Big Island project no place for special law

A state House bill to create a backdoor solution to what is admittedly a difficult and complicated mess surrounding the proposed Hokuli'a development on the Big Island is the wrong approach.

It is classic special-interest legislation. And arguments that the bill would head off potentially expensive litigation by the aggrieved developer and potential home buyers do not hold water.

The right answer — and indeed the state is already moving in this direction — is to rationalize the law that governs what can happen on agricultural lands.

Meanwhile, a Circuit Court decision that stopped the multimillion-dollar project near Kealakekua Bay is now being appealed before the state Supreme Court. At a minimum, the legal process should be allowed to work itself out before the Legislature acts.

The developers of Hokuli'a, the Lyle Anderson Co., doing business as 1250 Oceanside Partners, planned a super-luxury "second home" development on some 1,550 acres of largely barren agriculturally zoned land.

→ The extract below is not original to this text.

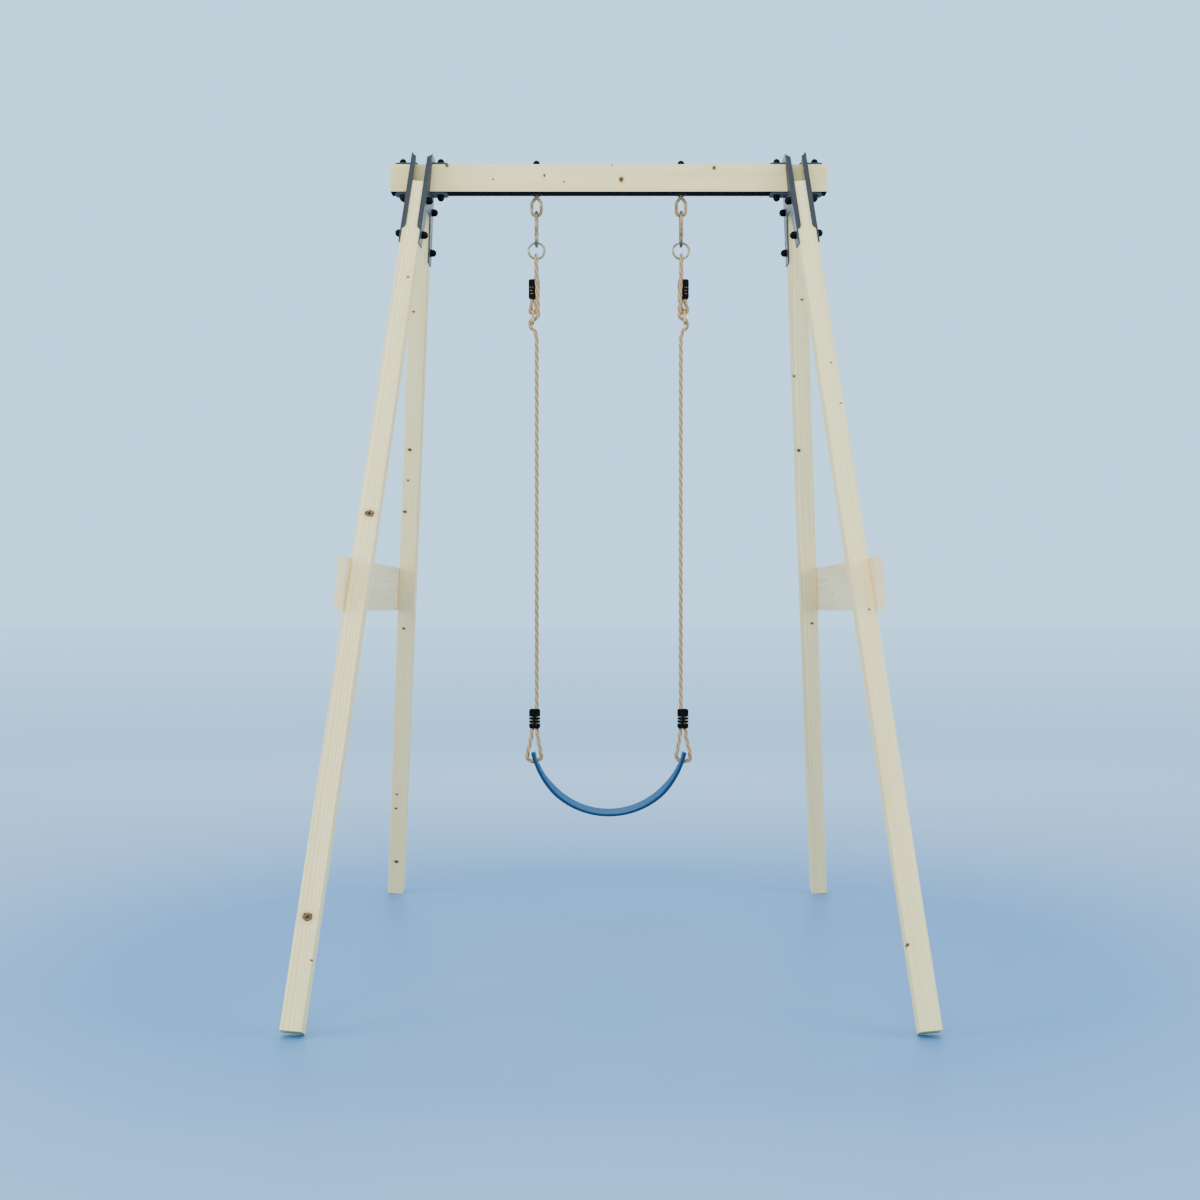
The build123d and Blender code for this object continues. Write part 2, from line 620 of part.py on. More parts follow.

They relied on county assurances that they could go ahead, so long as the lots were sold as "agricultural" lots and some incidental agricultural uses were included.

But the ag-use promise was largely a fig leaf.

The right course would be to ask the state Land Use Commission for redesignation, Circuit Judge Ronald Ibarra said. And he cited some legal communications that suggested the developers should have done just that.

In the time since this case emerged, the Legislature has finally moved on a longstanding mandate to designate "prime" agricultural lands that would be forever protected against development; less desirable ag lands could be more easily opened for other uses.

The site of the Hokuli'a project certainly fits into the latter category; there was no active agriculture there.

By all accounts, Hokuli'a would be an attractive and appealing project, bringing jobs and other community benefits to the Kona area. There are many good reasons to see it go forward, but not through a legislative end-run.